Chavez Death May Pose Challenges for Chinese Oil Interests, IEA
OREANDA-NEWS. March 26, 2013. The death of Venezuelan leader Hugo Chavez may pose challenges for China, which is already struggling to produce and import crude oil from the Latin American country despite offering billions in oil-for-loans deals over the past few years, International Energy Agency said Wednesday.
China National Petroleum Corp., the country's top energy producer by volume, is expected to begin operating a 400,000-barrel-a-day oil field in Venezuela's Orinoco Basin in 2013, the IEA said in its monthly oil report. However, ramping up the project is expected to be "extremely slow given financial and operating constraints."
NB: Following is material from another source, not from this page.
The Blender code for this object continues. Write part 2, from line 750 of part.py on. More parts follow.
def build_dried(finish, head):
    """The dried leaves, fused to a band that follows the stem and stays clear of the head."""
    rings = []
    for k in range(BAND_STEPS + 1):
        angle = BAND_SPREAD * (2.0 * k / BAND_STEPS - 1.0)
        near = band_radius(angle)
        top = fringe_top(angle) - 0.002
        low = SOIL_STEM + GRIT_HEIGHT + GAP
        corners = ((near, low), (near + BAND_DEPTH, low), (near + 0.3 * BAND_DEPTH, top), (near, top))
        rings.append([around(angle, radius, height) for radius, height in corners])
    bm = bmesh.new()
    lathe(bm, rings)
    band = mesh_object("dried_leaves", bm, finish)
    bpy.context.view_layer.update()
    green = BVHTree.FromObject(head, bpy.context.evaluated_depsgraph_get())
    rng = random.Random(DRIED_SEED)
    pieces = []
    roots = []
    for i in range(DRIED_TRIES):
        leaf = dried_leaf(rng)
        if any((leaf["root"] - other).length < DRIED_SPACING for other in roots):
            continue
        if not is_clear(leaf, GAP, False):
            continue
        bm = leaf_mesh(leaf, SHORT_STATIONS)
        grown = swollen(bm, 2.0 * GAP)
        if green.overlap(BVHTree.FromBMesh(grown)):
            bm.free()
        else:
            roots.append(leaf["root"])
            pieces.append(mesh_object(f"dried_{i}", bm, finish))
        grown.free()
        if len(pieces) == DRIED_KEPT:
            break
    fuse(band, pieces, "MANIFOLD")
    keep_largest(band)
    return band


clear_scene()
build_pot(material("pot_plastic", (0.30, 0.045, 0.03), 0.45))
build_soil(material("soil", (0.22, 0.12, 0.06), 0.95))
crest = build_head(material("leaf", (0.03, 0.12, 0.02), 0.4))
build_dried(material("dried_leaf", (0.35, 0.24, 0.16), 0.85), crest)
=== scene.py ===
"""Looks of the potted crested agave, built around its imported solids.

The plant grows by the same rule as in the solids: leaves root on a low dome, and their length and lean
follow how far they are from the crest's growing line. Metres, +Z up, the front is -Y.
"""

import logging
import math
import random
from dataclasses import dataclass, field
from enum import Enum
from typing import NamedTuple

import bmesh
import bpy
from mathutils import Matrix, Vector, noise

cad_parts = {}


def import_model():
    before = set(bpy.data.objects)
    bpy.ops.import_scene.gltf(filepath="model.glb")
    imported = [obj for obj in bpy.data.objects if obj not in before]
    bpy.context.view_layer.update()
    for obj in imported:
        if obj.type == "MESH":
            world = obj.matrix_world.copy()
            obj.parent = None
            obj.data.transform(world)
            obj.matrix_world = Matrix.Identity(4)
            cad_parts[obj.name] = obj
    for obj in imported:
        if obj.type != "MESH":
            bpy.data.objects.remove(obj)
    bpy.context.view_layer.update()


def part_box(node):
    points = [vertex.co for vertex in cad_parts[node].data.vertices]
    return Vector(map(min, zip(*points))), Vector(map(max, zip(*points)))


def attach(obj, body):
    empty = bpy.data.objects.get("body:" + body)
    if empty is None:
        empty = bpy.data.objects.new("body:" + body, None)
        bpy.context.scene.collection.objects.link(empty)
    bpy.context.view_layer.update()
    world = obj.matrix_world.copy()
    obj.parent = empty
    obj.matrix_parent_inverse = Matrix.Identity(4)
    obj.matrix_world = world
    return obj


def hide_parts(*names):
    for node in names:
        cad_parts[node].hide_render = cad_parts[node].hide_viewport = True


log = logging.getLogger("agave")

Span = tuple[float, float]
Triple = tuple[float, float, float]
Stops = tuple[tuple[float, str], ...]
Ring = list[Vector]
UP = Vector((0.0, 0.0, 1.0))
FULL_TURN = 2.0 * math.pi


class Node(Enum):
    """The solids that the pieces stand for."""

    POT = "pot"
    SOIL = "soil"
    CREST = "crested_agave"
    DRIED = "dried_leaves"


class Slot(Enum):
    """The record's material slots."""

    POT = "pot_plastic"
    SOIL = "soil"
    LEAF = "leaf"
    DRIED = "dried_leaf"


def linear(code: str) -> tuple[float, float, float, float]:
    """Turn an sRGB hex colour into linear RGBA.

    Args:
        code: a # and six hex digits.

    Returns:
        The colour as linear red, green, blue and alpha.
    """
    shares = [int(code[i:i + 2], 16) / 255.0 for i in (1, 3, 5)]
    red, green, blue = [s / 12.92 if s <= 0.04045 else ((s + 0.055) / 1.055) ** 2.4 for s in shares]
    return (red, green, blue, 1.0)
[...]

CNPC and Venezuela's state-run Petroleos de Venezuela, known as PDVSA, signed an agreement in 2010 to jointly develop the Junin-4 block. The block is expected to produce 2.9 billion barrels of extra-heavy crude in 25 years, CNPC has said on its website.
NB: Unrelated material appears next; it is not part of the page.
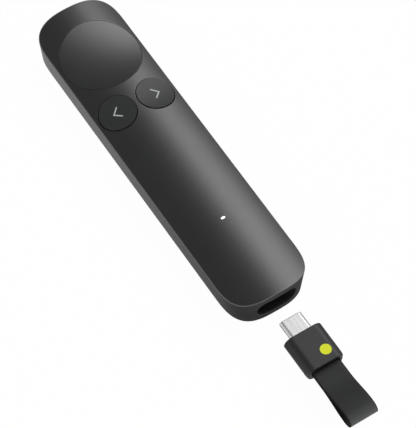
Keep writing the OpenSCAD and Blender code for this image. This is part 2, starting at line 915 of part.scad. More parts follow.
module socket_tongue() {
    base_w = plug_w + 2 * socket_gap - 2 * seat_fit;
    base_t = plug_t + 2 * socket_gap - 2 * seat_fit;
    y_base = y_socket_back - socket_wall - socket_base;
    color(soft_black)
    union() {
        bar_y(base_w, base_t, y_base, y_socket_back - socket_wall, dock_z);
        translate([-tongue_w / 2, y_bay_floor + tongue_clear, dock_z - tongue_t / 2])
            cube([tongue_w, y_base + eps - y_bay_floor - tongue_clear, tongue_t]);
    }
}

module dock_sleeve() {
    color(soft_black)
    difference() {
        bar_y(sleeve_w, sleeve_h, y_bulkhead, y_bay_floor + sleeve_back, dock_z);
        bar_y(bay_w, bay_h, y_bulkhead - 1, y_bay_floor, dock_z);
        bar_y(socket_w + 2 * seat_fit, socket_t + 2 * seat_fit, y_bay_floor - 1,
              y_bay_floor + sleeve_back + 1, dock_z);
    }
}

// ---------- battery ----------

module battery_pad() {
    color([0.9, 0.88, 0.8])
        translate([0, (battery_y0 + battery_y1) / 2, floor_t])
            plate(battery_w - 2 * pad_margin_w, battery_len - 2 * pad_margin_l, battery_corner,
                  battery_pad_t);
}

module battery_cell() {
    color([0.7, 0.72, 0.74])
        translate([0, (battery_y0 + battery_y1) / 2, battery_bottom])
            plate(battery_w, battery_len, battery_corner, battery_h);
}

module battery_connector() {
    color([0.9, 0.9, 0.85])
        block(0, connector_y, board_bottom - connector_h, connector_w, connector_l, connector_h);
}

module battery_leads() {
    y_end = connector_y - connector_l / 2;
    for (s = [-1, 1])
        color(s < 0 ? "firebrick" : "black")
            translate([s * lead_pitch / 2, y_end, lead_z])
                rotate([90, 0, 0])
                    cylinder(r = lead_r, h = y_end - battery_y1);
}

// ---------- vibration motor ----------

module motor_base() {
    color(steel)
        post(0, motor_at, motor_r, floor_t, floor_t + motor_base_t);
}

module motor_can() {
    color(steel)
    difference() {
        post(0, motor_at, motor_r, floor_t + motor_base_t, floor_t + motor_h);
        post(0, motor_at, motor_r - motor_wall, floor_t + motor_base_t - eps,
             floor_t + motor_h - motor_wall);
    }
}

module motor_shaft() {
    color(steel)
        post(0, motor_at, motor_shaft_r, floor_t + motor_base_t, floor_t + motor_h - motor_wall);
}

// Half-disc weight on a hub that turns round the shaft
module motor_rotor() {
    color(gold)
    difference() {
        union() {
            post(0, motor_at, hub_r, rotor_z, rotor_z + rotor_h);
            intersection() {
                post(0, motor_at, rotor_r, rotor_z, rotor_z + rotor_h);
                block(0, motor_at - motor_r, rotor_z - 1, 4 * motor_r, 2 * motor_r, motor_h);
            }
        }
        post(0, motor_at, motor_shaft_r + motor_fit, rotor_z - 1, rotor_z + motor_h);
    }
}

// ---------- receiver ----------

// Column whose plan is the receiver's, with round corners at the rear
module receiver_plan() {
    y_mid = (y_front + y_rear) / 2;
    translate([0, y_mid, 0])
        linear_extrude(2 * body_height)
            union() {
                translate([-receiver_w / 2, -receiver_len / 2 + receiver_corner])
                    square([receiver_w, receiver_len - receiver_corner]);
                translate([-receiver_w / 2 + receiver_corner, -receiver_len / 2])
                    square([receiver_w - 2 * receiver_corner, receiver_len]);
                for (s = [-1, 1])
                    translate([s * (receiver_w / 2 - receiver_corner),
                               -receiver_len / 2 + receiver_corner])
                        circle(r = receiver_corner);
            }
}

module badge_disc(z0, z1) {
    post(badge_x, y_rear + badge_back, badge_r, z0, z1);
}

module receiver_shell() {
    color(charcoal)
    difference() {
        intersection() {
            bar_y(receiver_w, receiver_t, y_rear, y_front, dock_z);
            receiver_plan();
        }
        difference() {
            bar_y(receiver_room_w, receiver_room_h, y_rear + receiver_rear, y_front + 1, dock_z);
            // rails under the board
            for (s = [-1, 1])
                block(s * receiver_board_w / 2, (y_plug_root + y_receiver_board) / 2,
                      dock_z - receiver_t / 2, 2 * rail_w, y_plug_root - y_receiver_board,
                      (receiver_t - receiver_board_t) / 2);
        }
        block(0, y_rear + receiver_rear / 2, strap_z - strap_t - mouth_gap,
              strap_w + 2 * mouth_gap, receiver_rear + 1, mouth_h);
        badge_disc(badge_top - badge_depth, badge_top + 1);
    }
}

module receiver_nose() {
    color(charcoal)
    difference() {
        bar_y(receiver_room_w - 2 * seat_fit, receiver_room_h - 2 * seat_fit,
              y_front - nose_t, y_front, dock_z);
        bar_y(plug_w + 2 * seat_fit, plug_t + 2 * seat_fit, y_front - nose_t - 1, y_front + 1,
              dock_z);
    }
}

module receiver_board() {
    color(board_green)
        translate([0, (y_plug_root + y_receiver_board) / 2, dock_z - receiver_board_t / 2])
            plate(receiver_board_w, y_plug_root - y_receiver_board, receiver_board_corner,
                  receiver_board_t);
}

module receiver_chip() {
    color(chip_black)
        block(0, (y_plug_root + y_receiver_board) / 2, dock_z + receiver_board_t / 2,
              small_chip_side, small_chip_side, chip_h);
}

module plug_shell() {
    color(steel)
    difference() {
        bar_y(plug_w, plug_t, y_plug_root, y_tip, dock_z);
        bar_y(plug_w - 2 * plug_wall, plug_t - 2 * plug_wall, y_plug_root - 1, y_tip + 1, dock_z);
    }
}

module plug_insulator() {
    color(soft_black)
    difference() {
        bar_y(plug_w - 2 * plug_wall - 2 * seat_fit, plug_t - 2 * plug_wall - 2 * seat_fit,
              y_plug_root, y_tip - plug_recess, dock_z);
        translate([-slot_w / 2, y_tip - slot_depth, dock_z - slot_h / 2])
            cube([slot_w, slot_depth + 1, slot_h]);
    }
}

module plug_contacts() {
    color(gold)
    for (s = [-1, 1], i = [0 : contact_count - 1])
        block((i - (contact_count - 1) / 2) * contact_pitch, y_tip - slot_depth + contact_l / 2,
              dock_z + (s > 0 ? slot_h / 2 - contact_t : -slot_h / 2),
              contact_w, contact_l, contact_t);
}

module receiver_badge() {
    color([0.84, 0.9, 0.15])
        badge_disc(badge_top - badge_depth, badge_top + badge_proud);
}

// ---------- strap ----------

y_strap_split = y_rear - strap_bond;
y_strap_bend = y_rear - strap_reach + strap_fold;
strap_steps = 14;
fold_steps = 12;
loop_z = strap_z + (strap_rise - strap_fall) / 2;
loop_half = strap_t + (strap_rise + strap_fall) / 2;

// Smooth step from 0 at the split to 1 at the bend
function blend(y) =
    let (u = (y_strap_split - y) / (y_strap_split - y_strap_bend))
    (1 - cos(180 * min(max(u, 0), 1))) / 2;

// Side outline of the loop, moved inwards by inset: one run, the round fold, the other run
function loop_outline(inset, y_start) = concat(
    [for (i = [0 : strap_steps])
        let (y = y_start + (y_strap_bend - y_start) * i / strap_steps)
        [y, strap_z + (strap_t - inset) + strap_rise * blend(y)]],
    [for (i = [1 : fold_steps - 1])
        let (a = 180 * i / fold_steps)
        [y_strap_bend - (strap_fold - inset) * sin(a), loop_z + (loop_half - inset) * cos(a)]],
    [for (i = [strap_steps : -1 : 0])
        let (y = y_start + (y_strap_bend - y_start) * i / strap_steps)
        [y, strap_z - (strap_t - inset) - strap_fall * blend(y)]]
);

module strap_loop() {
    gap_start = y_strap_split - 1;
    color([0.16, 0.165, 0.165])
    difference() {
        translate([-strap_w / 2, 0, 0])
            rotate([90, 0, 90])
                linear_extrude(strap_w)
                    difference() {
                        union() {
                            polygon(loop_outline(0, y_strap_split));
                            translate([y_strap_split - eps, strap_z - strap_t])
                                square([y_strap_in - y_strap_split + eps, 2 * strap_t]);
                        }
                        polygon(loop_outline(strap_t, gap_start));
                    }
        for (s = [-1, 1])
            post(s * pin_x, y_pins, pin_r + screw_fit, strap_z - 2, strap_z + 2);
    }
}

module strap_pins() {
    color(steel)
    for (s = [-1, 1])
        post(s * pin_x, y_pins, pin_r, dock_z - receiver_room_h / 2, dock_z + receiver_room_h / 2);
}

// ---------- the nodes ----------

upper_housing();
bay_end();
bottom_cover();
cover_strip();
cover_screws();
pointer_key();
back_key();
next_key();
back_mark();
next_mark();
light_pipe();
main_board();
board_screws();
pointer_switch();
back_switch();
next_switch();
pointer_plunger();
back_plunger();
next_plunger();
radio_chip();
shield_can();
antenna();
motion_sensor();
status_led();
usb_socket();
socket_tongue();
dock_sleeve();
battery_cell();
battery_pad();
battery_connector();
battery_leads();
motor_base();
motor_can();
motor_shaft();
motor_rotor();
receiver_shell();
receiver_nose();
receiver_board();
receiver_chip();
plug_shell();
plug_insulator();
plug_contacts();
receiver_badge();
strap_loop();
strap_pins();
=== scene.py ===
"""Dresses a wireless presentation clicker and its plug-in receiver.

The handset's two shells, its keys, the receiver and its strap are rebuilt as smooth, closed
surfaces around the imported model. Every other node keeps its mesh and gets a finish.
Forms are worked out in millimetres and turned into metres when a mesh is made.
"""
from __future__ import annotations

import json
import logging
import math
from dataclasses import dataclass
from enum import Enum

import bmesh
import bpy
import numpy as np
from mathutils import Matrix, Vector


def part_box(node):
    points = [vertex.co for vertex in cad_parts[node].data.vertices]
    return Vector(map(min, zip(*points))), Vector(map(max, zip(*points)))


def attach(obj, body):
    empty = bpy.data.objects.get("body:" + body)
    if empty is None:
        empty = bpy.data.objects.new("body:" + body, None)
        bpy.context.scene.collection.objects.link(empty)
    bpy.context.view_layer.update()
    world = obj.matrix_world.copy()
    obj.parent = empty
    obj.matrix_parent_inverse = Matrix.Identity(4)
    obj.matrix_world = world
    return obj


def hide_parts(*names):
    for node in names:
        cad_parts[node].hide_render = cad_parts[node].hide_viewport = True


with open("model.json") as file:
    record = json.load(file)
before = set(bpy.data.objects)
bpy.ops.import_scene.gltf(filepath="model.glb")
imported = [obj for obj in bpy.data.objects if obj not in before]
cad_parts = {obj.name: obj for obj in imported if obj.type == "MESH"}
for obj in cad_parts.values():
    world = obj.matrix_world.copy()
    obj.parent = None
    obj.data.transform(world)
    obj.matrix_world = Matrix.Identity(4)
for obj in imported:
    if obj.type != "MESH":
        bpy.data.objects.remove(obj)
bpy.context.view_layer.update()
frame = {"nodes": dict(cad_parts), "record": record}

LOG = logging.getLogger("clicker")
MM = 0.001
WELD = 2e-6
CREASE = math.radians(40)
MARK = "mark"
NOISE_RANGE = (0.3, 0.7)
KEY_RADIUS = 6.4
Array = np.ndarray
Pair = tuple[float, float]
Triple = tuple[float, float, float]
Output = bpy.types.NodeSocket
Piece = bpy.types.Object
Feed = Output | float | Array | tuple | None


# ---------- points ----------


def node_box(node: str) -> Array:
    """Lowest and highest corner of a node, in millimetres."""
    return np.array([list(corner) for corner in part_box(node)]) / MM


def node_centre(node: str) -> Array:
    """Middle of a node's box, in millimetres."""
    return node_box(node).mean(axis=0)


def ways(turn: Array) -> Array:
    """Unit vectors at angles: their cosines and sines."""
    return np.column_stack([np.cos(turn), np.sin(turn)])


def circle(columns: int) -> Array:
    """Evenly spaced points of the unit circle."""
    return ways(np.linspace(0, 2 * math.pi, columns, endpoint=False))


def unit(vectors: Array) -> Array:
    """Vectors divided by their lengths."""
    return vectors / np.linalg.norm(vectors, axis=-1, keepdims=True)


def level(plan: Array, z: Array | float) -> Array:
    """Puts plan points at a height, or each at its own."""
    return np.column_stack([plan[:, :2], np.broadcast_to(z, len(plan))])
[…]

"Venezuela's oil industry faces enormous challenges, from severe under-investment by PDVSA and decaying infrastructure to an oil policy that kept foreign partners waiting in the wings for a serious reorganization," the IEA said.
"Agreements of oil-for-loans between China and Venezuela proved a windfall for Chavez's coffers initially, but the bilateral relationship has proved difficult and disappointing for Beijing," it added.
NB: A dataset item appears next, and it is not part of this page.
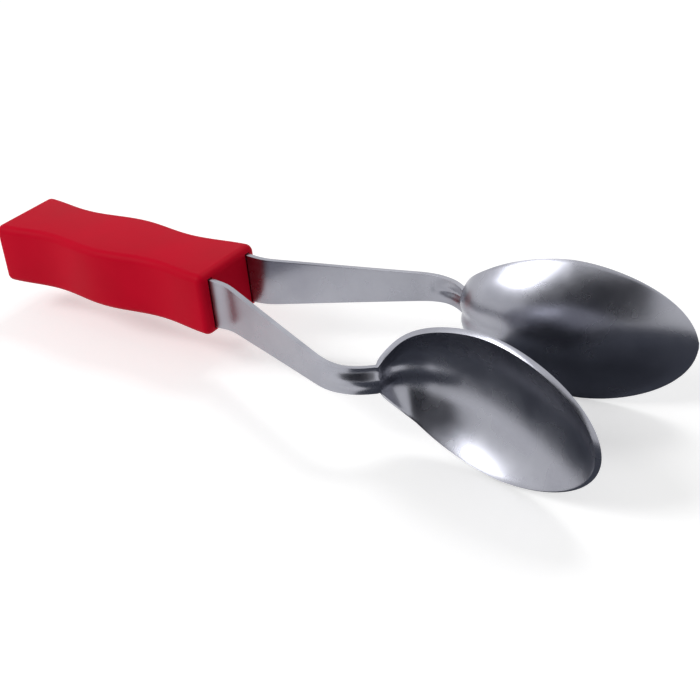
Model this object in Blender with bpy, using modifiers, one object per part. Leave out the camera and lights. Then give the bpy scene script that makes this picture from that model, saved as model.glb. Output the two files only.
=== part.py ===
# Musical spoons: two sheet steel spoons held back to back in one moulded plastic handle.
# Frame: +X from the handle's butt end to the spoon tips, +Y from the front spoon to the rear spoon,
# +Z up, origin in the middle of the butt end's flat face. Sizes in metres, angles in degrees.
import math

import bmesh
import bpy
import numpy as np
from mathutils import Matrix, Vector

# Handle
HANDLE_LENGTH = 0.092
HANDLE_WIDTH = 0.0270
HANDLE_HEIGHT = 0.0210
HANDLE_EDGE_RADIUS = 0.0026
HANDLE_EDGE_SEGMENTS = 4
GRIP_HOLLOWS = 2
GRIP_HOLLOW_DEPTH = 0.0022
GRIP_STATIONS = 28

# Sheet and fits
SHEET = 0.0015
CLEARANCE = 0.0003

# Tang, the end of each spoon that the handle is moulded around
TANG_LENGTH = 0.034
TANG_TO_SIDE = 0.0043
TANG_OFFSET = HANDLE_WIDTH / 2 - TANG_TO_SIDE
LOCK_HOLE_RADIUS = 0.0030
LOCK_HOLE_FROM_MOUTH = 0.0210
LOCK_HOLE_SIDES = 24

# Strip and neck, measured along the spoon from the slot's mouth
ROOT_STRAIGHT = 0.0018
ROOT_BEND = 0.0090
STRIP_ANGLE = 21.0
STRIP_LENGTH = 0.0655
STRIP_WIDTH_ROOT = 0.0166
STRIP_WIDTH_NECK = 0.0080
NECK_BEND = 0.0230
NECK_ANGLE = 39.0
NECK_LENGTH = 0.0170
HEEL_BEND = 0.0137

# Bowl
BOWL_LENGTH = 0.0650
BOWL_ANGLE = 7.0
BOWL_CURVE_PER_M = 100.0
BOWL_WIDTH = 0.044
BOWL_DEPTH = 0.0092
BOWL_START = 0.0105
BOWL_WIDEST = 0.52
HEEL_FULLNESS = 1.76
TIP_FULLNESS = 1.74
SHOULDER_FILLET = 0.0064
SECTION_FULLNESS = 2.2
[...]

The volume and quality of crude from Venezuela has been "erratic" and a "major cause of concern" to the Chinese government, it said. "It is unlikely China will provide another oil?for?loan arrangement in the near term."
China's crude imports from Venezuela in January were down 37.25% from a year earlier, averaging about 218,000 barrels a day, according to customs data.
Venezuela was its seventh-largest supplier of crude in 2012, shipping 15.3 million tons, up almost a third from 2011.